# Disk image and dd?



## fredvs (Aug 10, 2015)

Hello.
I have a disk image (.img) of a FreeBSD system.
How can I transfer that disk-image to a hard disk?

In doc I find => "use `dd` to transfer the disk-image".

OK, but how to do and what is the syntax?

The hard disk was already formatted (with boot sector) and wait for transfer...

Thanks.


----------



## wblock@ (Aug 10, 2015)

As far as I know, any of our documentation that suggests using dd(1) shows how to do it.

A disk image is a copy of the entire disk, so there is no point in formatting the target disk beforehand.  Avoid using dd(1) to write to directly to SSDs, because every block written will be considered in use by the SSD, and TRIM will not clear them.  Because disk image files contain lots of empty, unused space, this is a problem.

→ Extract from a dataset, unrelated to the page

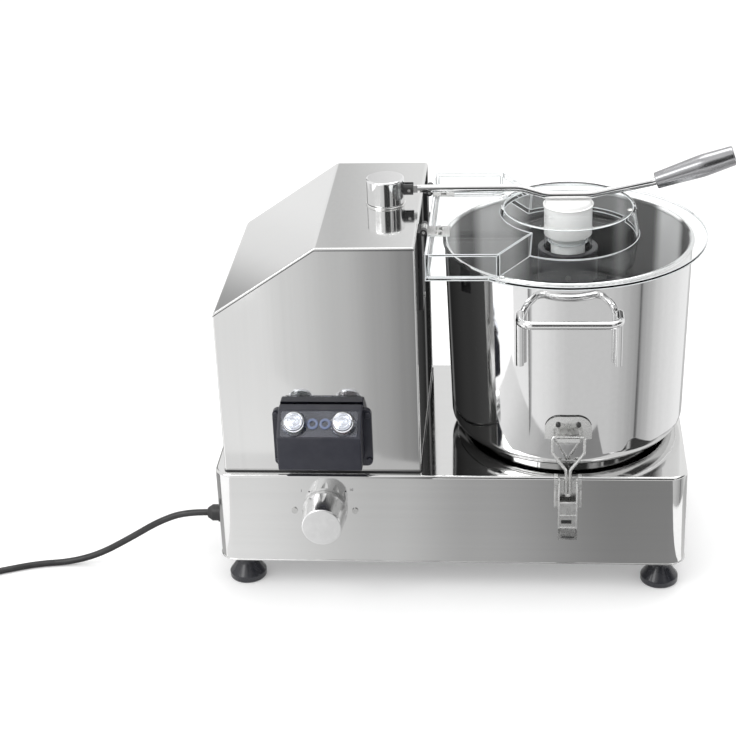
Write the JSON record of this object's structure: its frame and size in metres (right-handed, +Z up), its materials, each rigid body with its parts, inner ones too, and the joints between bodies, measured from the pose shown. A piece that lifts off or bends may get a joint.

Example: the image file is example.img and the destination disk is /dev/ada9:
`# dd if=example.img of=/dev/ada9 bs=128k`


----------



## fredvs (Aug 11, 2015)

Many thanks wblock@.

It works! (but not like i want, because the partition-size of the hard disk keep the same size of the image.)

I will create a new topic explaining what I want.

Fre;D


----------



## wblock@ (Aug 11, 2015)

dd(1) is the wrong tool for copying filesystems.  See Backup Options for FreeBSD.  The last sections talk about dd(1) and other programs.


----------